*Given instruction*
Below are records; reproduce exactly the lines from the one that has "const back = backColumns();" through the one that has "for node in", ends included, and nothing more.

*Supplied material*
■ ■ ■
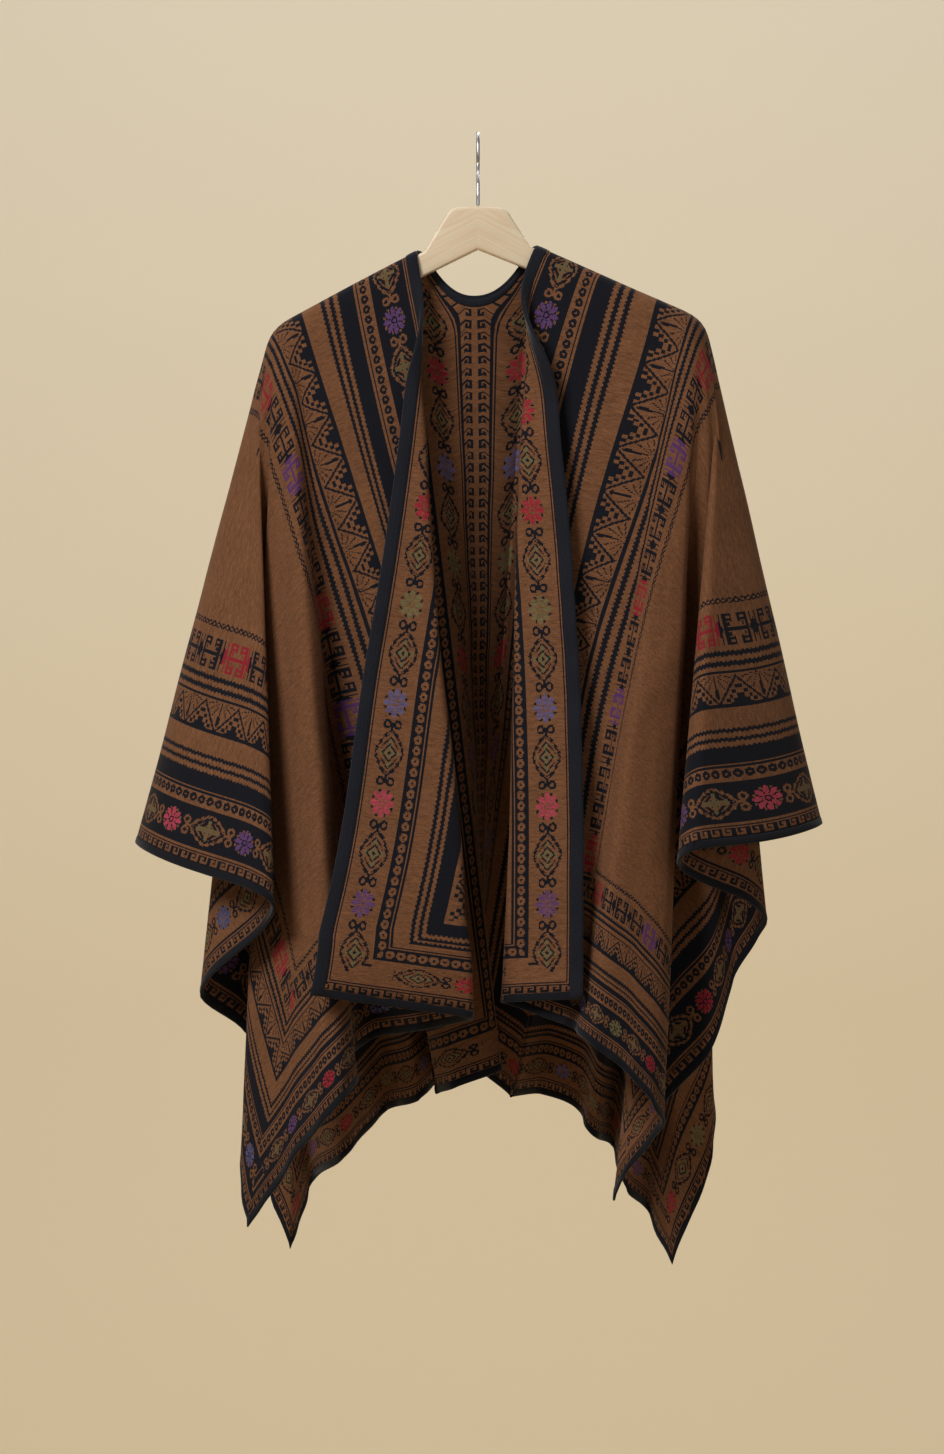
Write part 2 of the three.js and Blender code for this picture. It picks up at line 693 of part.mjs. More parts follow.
for (const [word, side] of [['left', LEFT], ['right', RIGHT]]) {
  const columns = frontColumns(side);
  addPiece(`cloth_front_${word}`, clothWall(columns), cloth);
  addPiece(`edging_front_${word}`, edgingWall(columns), tape);
  addPiece(`binding_front_${word}`, openingTape(side), tape);
  addPiece(`hanger_arm_${word}`, hangerArm(side), wood);
}
const back = backColumns();
addPiece('cloth_back', clothWall(back), cloth);
addPiece('edging_back', edgingWall(back), tape);
addPiece('binding_neck', neckTape(), tape);
addPiece('hanger_hook', hookWire(), chrome);

export default cape;
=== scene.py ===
"""An open-front blanket cape in double-faced jacquard, hung on a wooden hanger with a chrome hook.

Sizes are in millimetres until a mesh is made, and then in metres. The frame is the CAD model's: +Z up, the
open front towards -Y, and the origin where the hook rests on its rail.
"""

import math

import bmesh
import bpy
import numpy as np
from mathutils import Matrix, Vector


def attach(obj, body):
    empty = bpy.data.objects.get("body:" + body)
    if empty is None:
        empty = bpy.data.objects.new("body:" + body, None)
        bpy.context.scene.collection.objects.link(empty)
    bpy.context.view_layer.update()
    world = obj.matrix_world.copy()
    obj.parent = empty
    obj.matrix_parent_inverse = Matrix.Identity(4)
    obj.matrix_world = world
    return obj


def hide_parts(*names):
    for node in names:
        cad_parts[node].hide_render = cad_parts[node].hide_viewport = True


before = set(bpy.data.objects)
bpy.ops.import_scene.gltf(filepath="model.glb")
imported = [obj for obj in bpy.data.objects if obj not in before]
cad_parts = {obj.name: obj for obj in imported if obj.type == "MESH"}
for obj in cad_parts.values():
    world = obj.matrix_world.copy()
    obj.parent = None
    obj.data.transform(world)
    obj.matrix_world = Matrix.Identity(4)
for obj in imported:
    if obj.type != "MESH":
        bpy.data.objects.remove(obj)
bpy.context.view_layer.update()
MM = 0.001

# ---------------------------------------------------------------- the cut

HALF_WIDTH = 712
FRONT_LENGTH = 745
SLIT_HALF = 12
NECK_DEPTH = 60
CLOTH_THICK = 2.2
TAPE_THICK = 4.0
TAPE_WIDTH = 13
NECK_TAPE_WIDTH = 11
HEM_WIDTH = 7
HEM_THICK = 3.2

# ---------------------------------------------------------------- how the cloth bends

SHOULDER_BEND = 50
NECK_BEND = 16
FOLD_RUN = 200
FOLD_EASE = 0.75
BOW_EASE = 0.8
CROWN = 12
LAPEL_RADIUS = 6
LAPEL_OPENING = 160
LAPEL_ARC = math.pi * LAPEL_RADIUS / 2
LAPEL_MARGIN = 16
LAPEL_REACH = 85
NECK_SHARE = 44
NECK_SAG = np.array([-4.0, 11, -161])
NECK_SAG_POWER = 2.2
NECK_WRAP = 0.14
NECK_DROP = 1
NECK_STEP_IN = 6
JUST_BELOW_NECK = -0.15
PROBE = 0.5


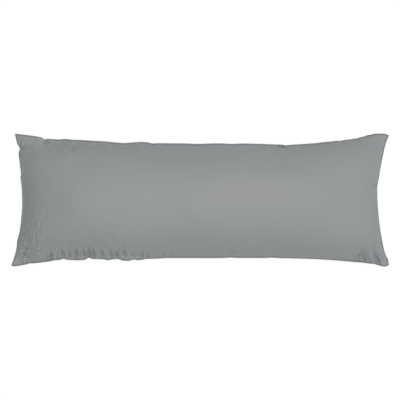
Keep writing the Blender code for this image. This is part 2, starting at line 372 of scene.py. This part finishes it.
# Where each grain shows, where the slightly warmer painted highlight lies, and where painted shade
# darkens the cloth, or painted light lightens it if its strength is below nothing. They are soft ovals,
# in millimetres from the pillow's middle.
PATCHES = (
    # name, middle x, middle y, half width, half height, strength
    ("upright", -585, -110, 42, 85, 1.0),
    ("upright", -400, -150, 160, 40, 0.4),
    ("crepe", -400, -130, 190, 75, 1.0),
    ("crepe", -560, -150, 60, 60, 0.6),
    ("slanting", -470, 180, 130, 50, 1.0),
    ("slanting", -620, -10, 40, 150, 0.6),
    ("slanting", 60, 190, 420, 32, 0.5),
    ("crumpled", -610, -195, 60, 45, 1.0),
    ("crumpled", -612, 208, 45, 20, 0.6),
    ("crumpled", 590, -200, 45, 32, 0.6),
    ("nap", 0, 0, 900, 900, 1.0),
    # A slightly warmer painted highlight on the crown.
    ("bloom", 150, 25, 410, 80, 0.75),
    # Painted shade, and painted light where the strength is below nothing.
    ("shade", -622, 0, 42, 80, 0.40),
    ("shade", -638, -115, 14, 40, 0.40),
    ("shade", 60, -203, 420, 14, -0.12),
    ("shade", 620, -60, 20, 70, 0.30),
    ("shade", -330, 194, 190, 24, 0.18),
    ("shade", 440, 200, 170, 18, 0.20),
    ("shade", 294, 192, 5, 4, 0.50),
    ("shade", 301, 184, 5, 4, 0.60),
    ("shade", 308, 176, 5, 4, 0.60),
    ("shade", 410, 193, 9, 6, 0.45),
    ("shade", 500, 203, 10, 6, 0.35),
    ("shade", 548, 214, 12, 6, 0.40),
    ("shade", 600, 226, 14, 5, 0.40),
    ("shade", 576, -193, 21, 22, 0.75),
    ("shade", 620, 54, 6, 7, 1.00),
    ("shade", 624, 38, 6, 6, -0.30),
    ("shade", -585, 222, 50, 22, -0.50),
    ("shade", -568, 219, 15, 5, -0.60),
    ("shade", -558, 190, 44, 32, -0.25),
    ("shade", -542, -203, 26, 16, -0.30),
    ("shade", -642, -228, 24, 12, -0.25),
    ("shade", -600, -190, 60, 45, -0.30),
    ("shade", -655, -225, 24, 24, -0.30),
    ("shade", -290, -203, 150, 4, -1.00),
)
SHADE_DEPTH = 0.20

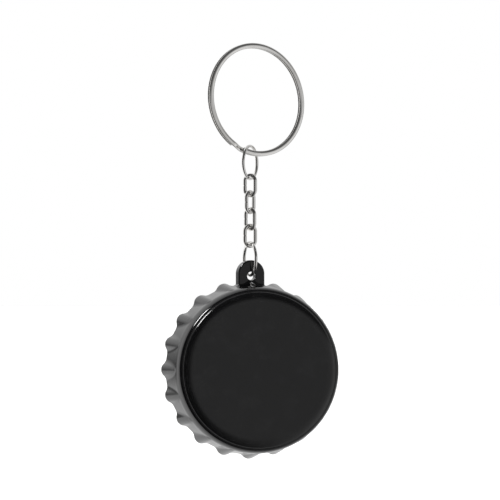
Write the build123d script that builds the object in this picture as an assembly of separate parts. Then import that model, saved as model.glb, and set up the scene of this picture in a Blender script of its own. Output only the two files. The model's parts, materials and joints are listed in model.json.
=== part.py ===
from build123d import *
import math
import os

# Keychain bottle opener: a crown-cap shaped opener hung from a split ring by a short link chain.
#
# Row frame, in millimetres: the origin is the point inside the top of the split ring on which the
# whole part hangs, +Z is up, the cap's flat face looks along -Y and its open side along +Y.
# A compass bearing, in degrees, is measured about +Z from -Y (0) towards +X (90).

# --- Cap: the driving sizes. Depths are measured backwards (+Y) from a plane 2.4 behind the face.
FACE_DEPTH = -2.4
FLAT_RADIUS = 16.4  # the face is flat inside this, and then curves back to the seam
SEAM_RADIUS = 19.0  # between the face disc and the body's front lip
SEAM_DEPTH = -1.4
CREASE_RADIUS = 20.3  # where the lip's curve has turned into the skirt
CREASE_DEPTH = 2.2
RIM_DEPTH = 10.3
SKIRT_FLARE = 0.056  # growth of the skirt's radius per millimetre of depth
FLUTES = 20
FLUTE_DEPTHS = [0.8, 1.3, 2.2, 4.2, 7.0, RIM_DEPTH]
FLUTE_HEIGHT = 1.15
FLUTE_TAPER = 0.85  # power of the depth with which the flutes grow towards the rim
FLUTE_TIP_RADIUS = 2.0
FLUTE_BLEND_RADIUS = 2.0

# --- Cap: the opening, sized for a 32.1 mm crown cap that is 6 mm high
BORE_RADIUS = 18.0
LEDGE_RADIUS = 16.9
LEDGE_THICKNESS = 1.3
PLATE_THICKNESS = 1.4
FLOOR_DEPTH = -0.4
LIP_HEIGHT = 0.8
LIP_WIDTH = 1.3
NOTCH_RADIUS = 13.4
NOTCH_DROP = 7.5  # the notch's centre lies this far below the cap's centre
LIP_HALF_ANGLE = 34
KEY_WIDTH = 3.0
KEY_HEIGHT = 0.8
KEY_BEARING = 62  # of the two locating ears, each side of straight up
CLEARANCE = 0.05

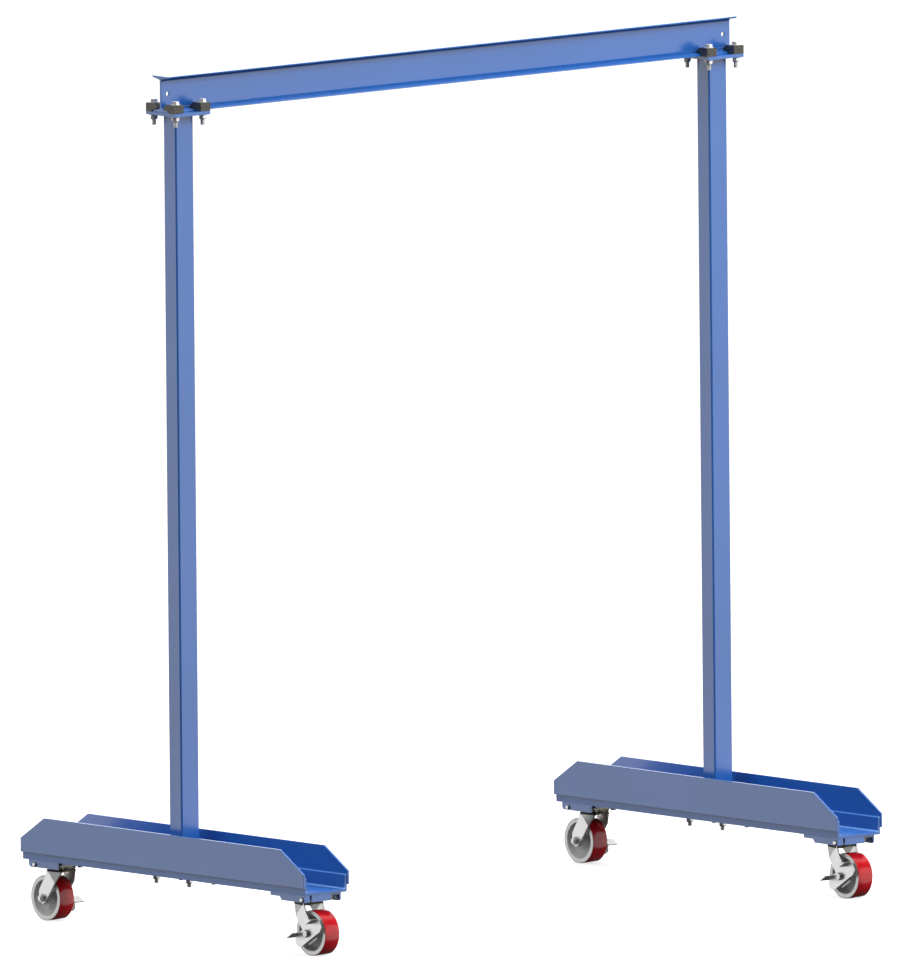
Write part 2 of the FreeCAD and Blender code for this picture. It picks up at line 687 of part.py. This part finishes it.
■ ■ ■
*Output below*
const back = backColumns();
addPiece('cloth_back', clothWall(back), cloth);
addPiece('edging_back', edgingWall(back), tape);
addPiece('binding_neck', neckTape(), tape);
addPiece('hanger_hook', hookWire(), chrome);

export default cape;
=== scene.py ===
"""An open-front blanket cape in double-faced jacquard, hung on a wooden hanger with a chrome hook.

Sizes are in millimetres until a mesh is made, and then in metres. The frame is the CAD model's: +Z up, the
open front towards -Y, and the origin where the hook rests on its rail.
"""

import math

import bmesh
import bpy
import numpy as np
from mathutils import Matrix, Vector


def attach(obj, body):
    empty = bpy.data.objects.get("body:" + body)
    if empty is None:
        empty = bpy.data.objects.new("body:" + body, None)
        bpy.context.scene.collection.objects.link(empty)
    bpy.context.view_layer.update()
    world = obj.matrix_world.copy()
    obj.parent = empty
    obj.matrix_parent_inverse = Matrix.Identity(4)
    obj.matrix_world = world
    return obj


def hide_parts(*names):
    for node in names:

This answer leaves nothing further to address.